WHAT YOU NEED TO DO> Would you quote the material below in full and unchanged?

•••

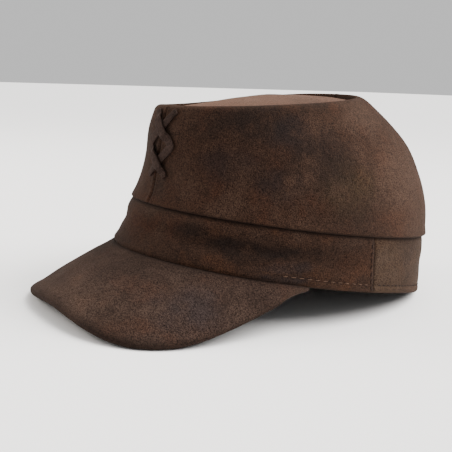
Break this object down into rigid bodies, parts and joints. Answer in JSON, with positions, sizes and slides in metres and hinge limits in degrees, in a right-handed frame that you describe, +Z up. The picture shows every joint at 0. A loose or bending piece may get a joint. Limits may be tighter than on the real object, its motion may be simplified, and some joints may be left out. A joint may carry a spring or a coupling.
{
  "type": "peaked cap",
  "caption": "Soft brown suede peaked cap with a forward-leaning oval crown, sewn band, drooping peak and crossed leather lace.",
  "frame": {"origin": "centre of the cap's outline on the surface it stands on, below the whole cap", "axes": "+Z up, -Y the way the peak points, +X towards the wearer's left"},
  "size_m": [0.1744, 0.2488, 0.1226],
  "materials": {
    "crown_side_left": "brushed suede, dark red-brown with worn blue-black patches",
    "crown_side_right": "brushed suede, dark red-brown with worn blue-black patches",
    "crown_top": "brushed suede, lighter brown",
    "band_front": "brushed suede, dark red-brown",
    "band_back": "brushed suede, olive brown",
    "peak": "brushed suede, dark red-brown, worn darker at the edge",
    "lace_under_first": "flat thong, dull dark brown",
    "lace_over_first": "flat thong, dull dark brown"
  },
  "bodies": {
    "root": {"crown_side_left": "crown_side_left", "crown_side_right": "crown_side_right", "crown_top": "crown_top", "band_front": "band_front", "band_back": "band_back", "peak": "peak", "lace_under_first": "lace_under_first", "lace_over_first": "lace_over_first"}
  },
  "joints": []
}
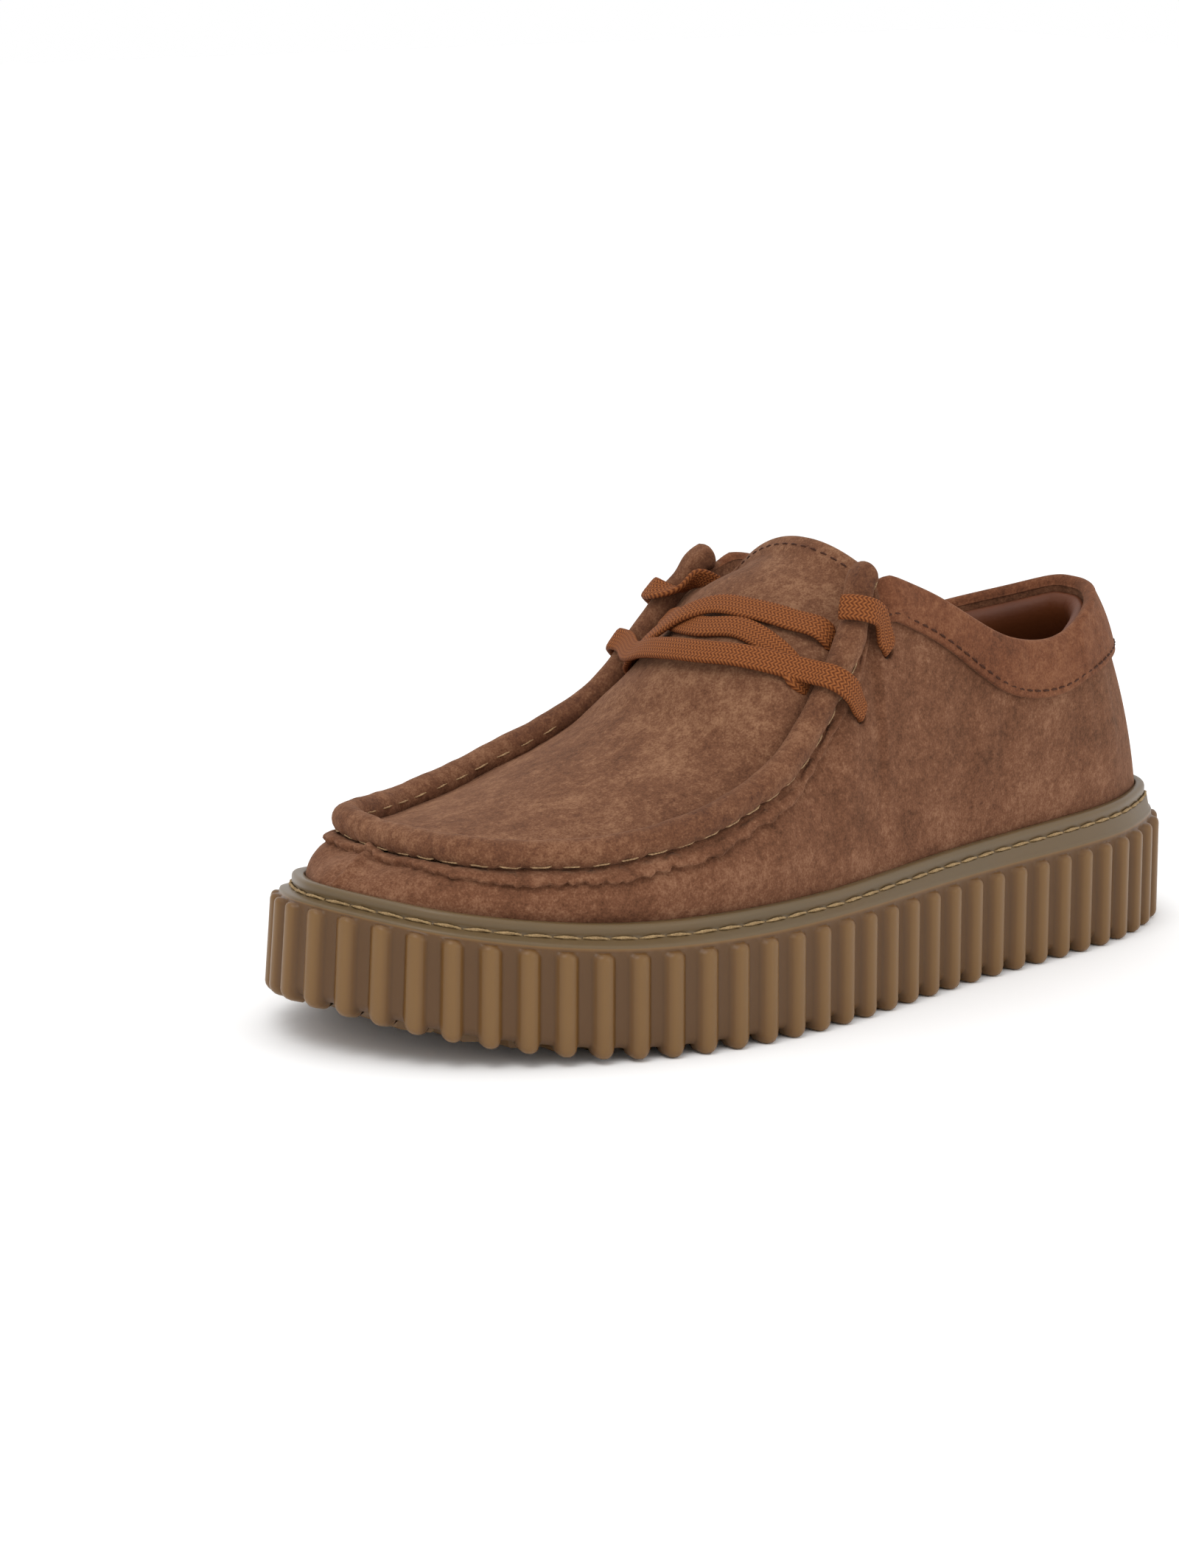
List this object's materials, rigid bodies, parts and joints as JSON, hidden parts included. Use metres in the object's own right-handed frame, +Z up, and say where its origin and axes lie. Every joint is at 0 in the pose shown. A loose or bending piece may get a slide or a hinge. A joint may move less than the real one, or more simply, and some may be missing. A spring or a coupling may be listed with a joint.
{
  "type": "lace-up moccasin shoe",
  "caption": "Low lace-up suede shoe with a rolled apron seam, folded tongue, collar band and a thick ribbed gum sole.",
  "frame": {"origin": "middle of the sole's length and width, on the ground", "axes": "+X towards the heel, -X towards the toe, +Y towards the medial side, +Z up"},
  "size_m": [0.3, 0.1164, 0.1195],
  "materials": {
    "gum_rubber": "translucent olive-tan gum rubber, smooth and slightly shiny",
    "footbed_leather": "smooth tan leather",
    "brown_suede": "mottled mid-brown suede, matt nap",
    "apron_suede": "mottled mid-brown suede, matt nap",
    "roll_suede": "brown suede, rolled over a seam",
    "band_suede": "darker brown suede with one stitch row",
    "tan_leather": "smooth tan-brown leather",
    "waxed_cotton": "flat woven cotton lace"
  },
  "bodies": {
    "root": {"outsole": "gum_rubber", "insole": "footbed_leather", "upper": "brown_suede", "apron_tongue": "apron_suede", "apron_roll": "roll_suede", "collar_band": "band_suede", "collar_lining": "tan_leather", "laces": "waxed_cotton", "lace_end_lateral": "waxed_cotton", "lace_end_medial": "waxed_cotton"}
  },
  "joints": []
}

•••

RESPONSE BELOW>
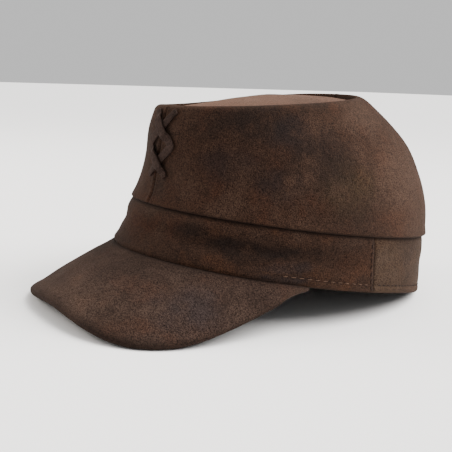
Break this object down into rigid bodies, parts and joints. Answer in JSON, with positions, sizes and slides in metres and hinge limits in degrees, in a right-handed frame that you describe, +Z up. The picture shows every joint at 0. A loose or bending piece may get a joint. Limits may be tighter than on the real object, its motion may be simplified, and some joints may be left out. A joint may carry a spring or a coupling.
{
  "type": "peaked cap",
  "caption": "Soft brown suede peaked cap with a forward-leaning oval crown, sewn band, drooping peak and crossed leather lace.",
  "frame": {"origin": "centre of the cap's outline on the surface it stands on, below the whole cap", "axes": "+Z up, -Y the way the peak points, +X towards the wearer's left"},
  "size_m": [0.1744, 0.2488, 0.1226],
  "materials": {
    "crown_side_left": "brushed suede, dark red-brown with worn blue-black patches",
    "crown_side_right": "brushed suede, dark red-brown with worn blue-black patches",
    "crown_top": "brushed suede, lighter brown",
    "band_front": "brushed suede, dark red-brown",
    "band_back": "brushed suede, olive brown",
    "peak": "brushed suede, dark red-brown, worn darker at the edge",
    "lace_under_first": "flat thong, dull dark brown",
    "lace_over_first": "flat thong, dull dark brown"
  },
  "bodies": {
    "root": {"crown_side_left": "crown_side_left", "crown_side_right": "crown_side_right", "crown_top": "crown_top", "band_front": "band_front", "band_back": "band_back", "peak": "peak", "lace_under_first": "lace_under_first", "lace_over_first": "lace_over_first"}
  },
  "joints": []
}
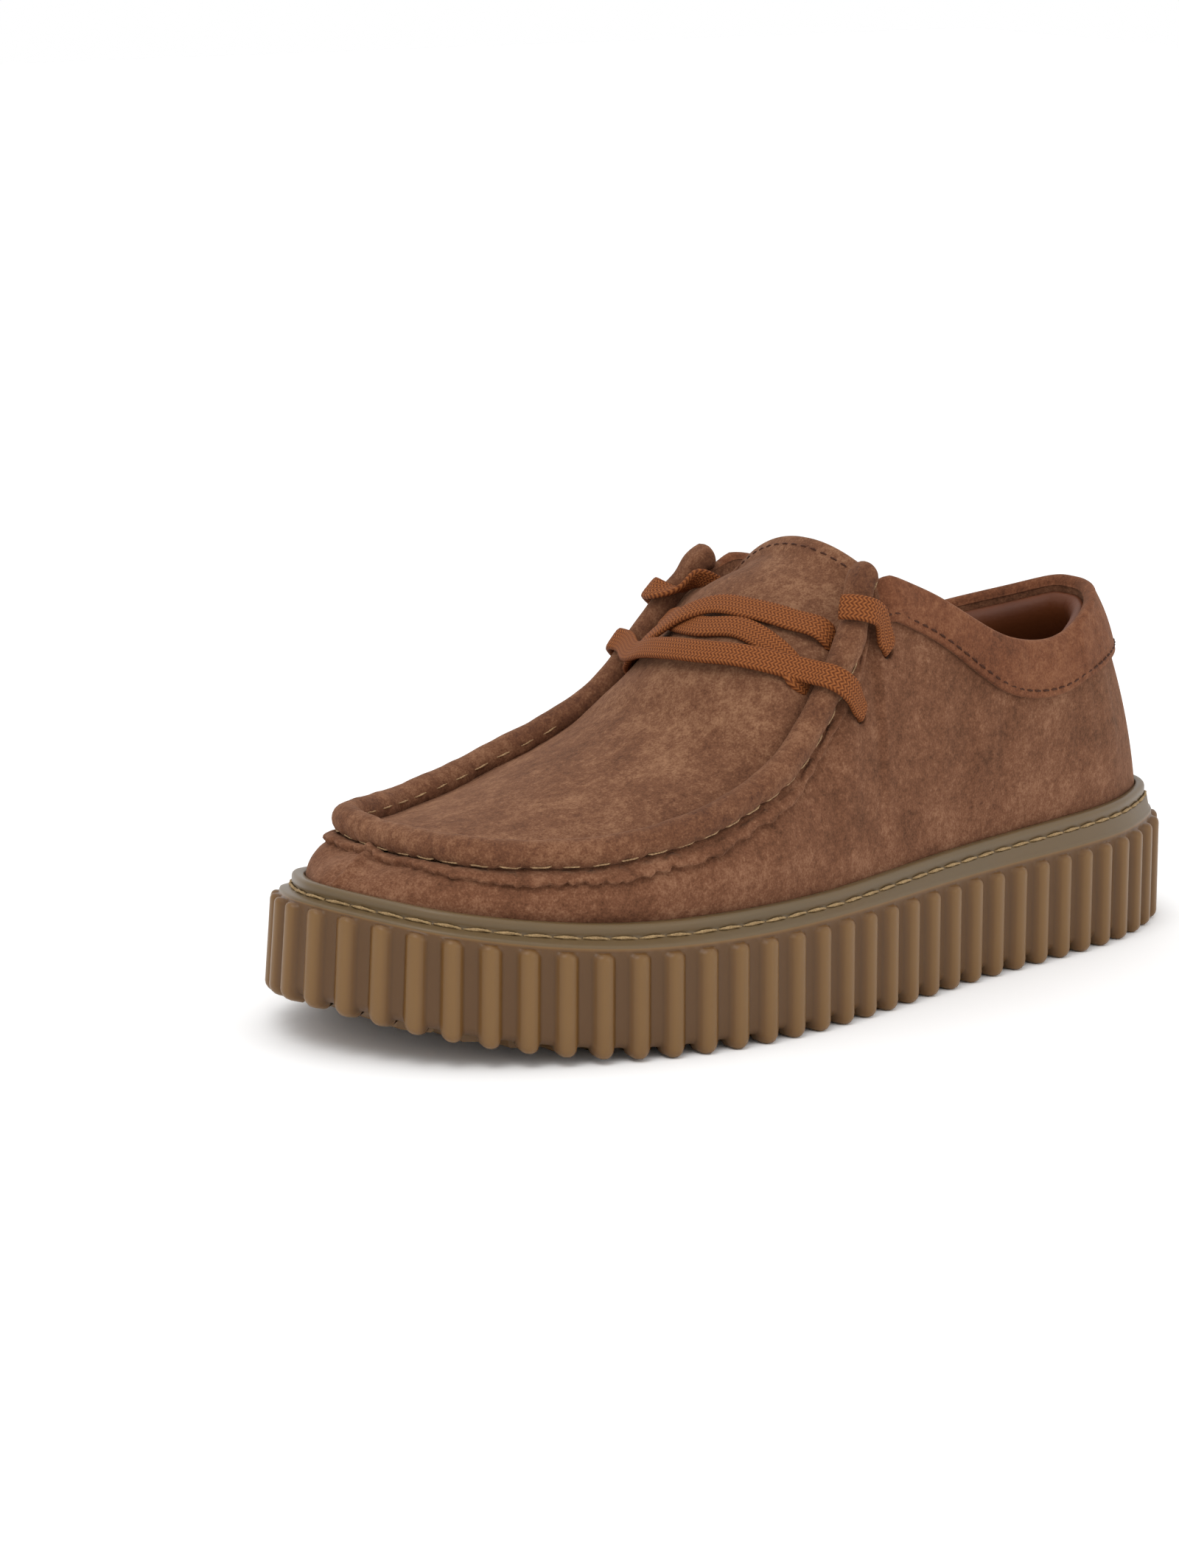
List this object's materials, rigid bodies, parts and joints as JSON, hidden parts included. Use metres in the object's own right-handed frame, +Z up, and say where its origin and axes lie. Every joint is at 0 in the pose shown. A loose or bending piece may get a slide or a hinge. A joint may move less than the real one, or more simply, and some may be missing. A spring or a coupling may be listed with a joint.
{
  "type": "lace-up moccasin shoe",
  "caption": "Low lace-up suede shoe with a rolled apron seam, folded tongue, collar band and a thick ribbed gum sole.",
  "frame": {"origin": "middle of the sole's length and width, on the ground", "axes": "+X towards the heel, -X towards the toe, +Y towards the medial side, +Z up"},
  "size_m": [0.3, 0.1164, 0.1195],
  "materials": {
    "gum_rubber": "translucent olive-tan gum rubber, smooth and slightly shiny",
    "footbed_leather": "smooth tan leather",
    "brown_suede": "mottled mid-brown suede, matt nap",
    "apron_suede": "mottled mid-brown suede, matt nap",
    "roll_suede": "brown suede, rolled over a seam",
    "band_suede": "darker brown suede with one stitch row",
    "tan_leather": "smooth tan-brown leather",
    "waxed_cotton": "flat woven cotton lace"
  },
  "bodies": {
    "root": {"outsole": "gum_rubber", "insole": "footbed_leather", "upper": "brown_suede", "apron_tongue": "apron_suede", "apron_roll": "roll_suede", "collar_band": "band_suede", "collar_lining": "tan_leather", "laces": "waxed_cotton", "lace_end_lateral": "waxed_cotton", "lace_end_medial": "waxed_cotton"}
  },
  "joints": []
}